Dossier préparé par Alain Lallier, éditeur en chef, Portail du réseau collégial

 

La Loi visant à prévenir et à combattre les violences à caractère sexuel dans les établissements d’enseignement supérieur est entrée en vigueur le 8 décembre 2017. Cette loi prévoit que les établissements d’enseignement supérieur doivent, avant le 1er janvier 2019, adopter une politique pour prévenir et combattre les violences à caractère sexuel. La loi précise le processus d’élaboration, de diffusion et de révision de la politique et oblige les établissements à rendre compte de son application selon les paramètres prévus.

De plus, la loi détermine les éléments qui doivent être prévus à la politique, notamment des règles encadrant les activités sociales et d’accueil des étudiants, des mesures de sécurité, des formations obligatoires, un processus de plainte ainsi que des services d’accueil, de référence, de soutien psychosocial et d’accompagnement des personnes. En outre, cette politique doit prévoir un code de conduite prévoyant les règles qu’une personne ayant une relation pédagogique ou d’autorité avec un étudiant doit respecter si elle entretient des liens intimes avec celui-ci. (1)

Les collèges devront donc au cours de l’automne adopter une telle politique et un code de conduite qui statuera sur la question des règles qu’une personne ayant « une relation pédagogique ou d’autorité avec un étudiant doit respecter si elle entretient des liens intimes avec celui-ci ».

La question du code conduite a longuement été débattue à la Commission parlementaire de la culture et de l’éducation, qui a siégé en novembre dernier. La ministre de l’Enseignement supérieur, madame Hélène David, a posé plusieurs questions aux différents acteurs du réseau collégial sur leur position face à cette problématique.

À la veille des débats sur cette question dans les collèges, le Portail trouve pertinent de souligner la position des principaux acteurs du réseau.

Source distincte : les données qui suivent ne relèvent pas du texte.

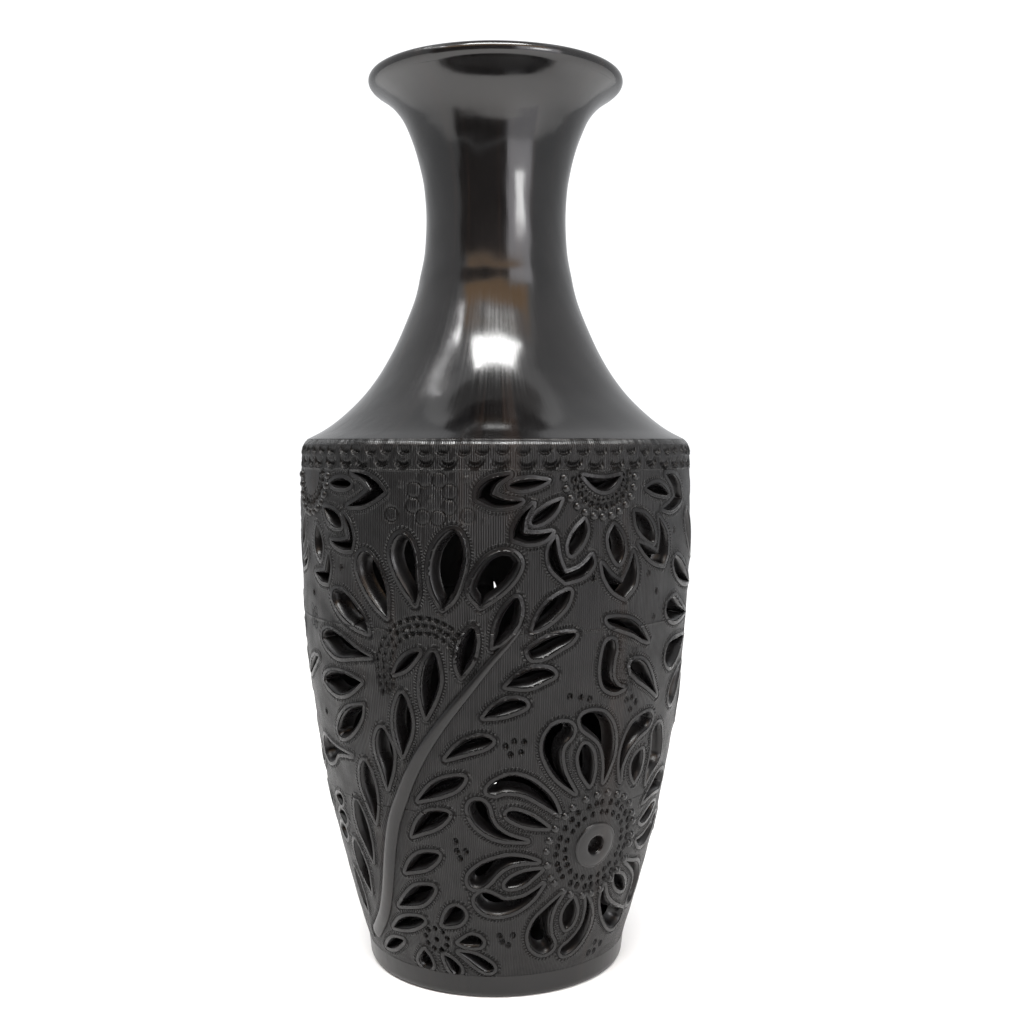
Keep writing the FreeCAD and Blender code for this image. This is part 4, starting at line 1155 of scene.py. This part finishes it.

Sans prétendre à l’exhaustivité, cette recension met l’accent sur les positions qui se sont particulièrement démarquées. Les citations qui suivent dans ce texte sont tirées du Journal des débats de la Commission de la culture et de l’éducation.

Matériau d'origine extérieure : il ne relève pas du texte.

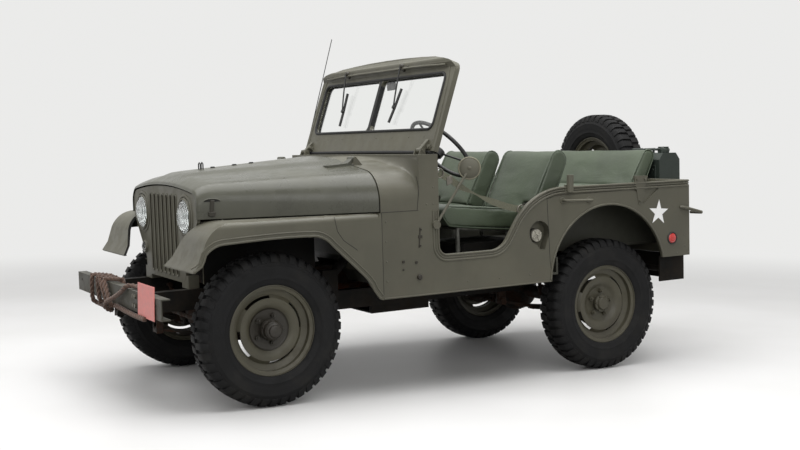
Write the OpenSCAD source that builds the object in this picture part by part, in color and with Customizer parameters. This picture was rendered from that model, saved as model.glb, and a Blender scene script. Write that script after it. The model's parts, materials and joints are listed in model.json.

La Fédération étudiante collégiale du Québec (FECQ)

En début de commission, la Fédération étudiante collégiale du Québec (FECQ) a cassé la glace de façon très nette. Lauréanne Cauchy-Richer, vice-présidente, a affirmé : « il faut plus qu’encadrer les relations entre le personnel, soit enseignant et professionnel, il faut tout simplement le proscrire, donc proscrire les relations entre étudiants et personnel. Le contexte est fort simple, les cégeps sont de petits milieux où les intervenants ont tous un lien entre eux et peuvent tous avoir une influence sur le parcours académique, scolaire et sur la vie d’un étudiant, et ainsi que le lien d’autorité peut ne pas être présent au cours... au moment où la relation a lieu, mais se développer une session, deux sessions, trois sessions plus tard, quand l’étudiant tombe dans un cours avec la personne avec qui il a eu une relation. Cet ajout de proscrire les relations permet aussi de protéger l’enseignant puisqu’il est au courant qu’il n’a pas le droit d’avoir une relation avec l’étudiant. »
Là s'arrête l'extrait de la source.